Nvidia reported Q1 revenue of $81.62 billion, up 85% year over year and above the $78.91 billion consensus, while adjusted EPS came in at $1.76 versus $1.75 expected. The company guided current-quarter revenue to about $91 billion, above the $87.29 billion analyst forecast, and announced an $80 billion buyback plus a dividend increase to 25 cents per share from 1 cent. Despite the strong beat and outlook, shares were only slightly lower after hours amid investor concerns about the stock's massive run-up.

Analysis

The key signal is not just that demand remains strong, but that supply is still the binding constraint on the entire AI stack. That matters because every incremental dollar of Nvidia revenue pulls forward spend from hyperscalers, networking, memory, packaging, and power infrastructure; the second-order winners are the firms that sit closest to deployment bottlenecks, not the chip vendor itself. The buyback authorization is also a subtle message: management is signaling confidence that near-term capex pull-ins are still translating into durable free cash flow rather than a one-cycle inventory spike. The market’s muted reaction suggests positioning is already saturated and the hurdle has shifted from “can they beat?” to “can growth re-accelerate enough to justify the multiple.” In the next 1-3 months, the main risk is not a miss, but a digestion phase where customers pause between platform generations or stretch deployment schedules after front-loading purchases.

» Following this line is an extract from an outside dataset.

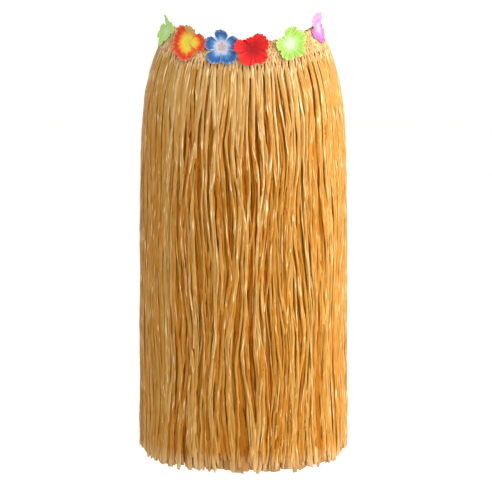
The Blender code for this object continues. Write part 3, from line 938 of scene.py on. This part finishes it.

That creates a window where suppliers with more directly visible order books and lower narrative risk can outperform even if Nvidia keeps printing strong numbers. The contrarian read is that rising operating expense growth plus massive capital returns imply the business is entering a more mature phase than the stock’s growth multiple assumes. If AI infrastructure spending broadens from a few hyperscalers to a wider enterprise base, the ecosystem can keep compounding; if not, market leadership may narrow and the trade becomes more about harvesting cash than paying up for exponential growth. Over the next 6-12 months, the biggest reversal catalyst would be any evidence that deployment efficiency is improving faster than demand, because that would reduce replacement urgency and compress the upgrade cycle.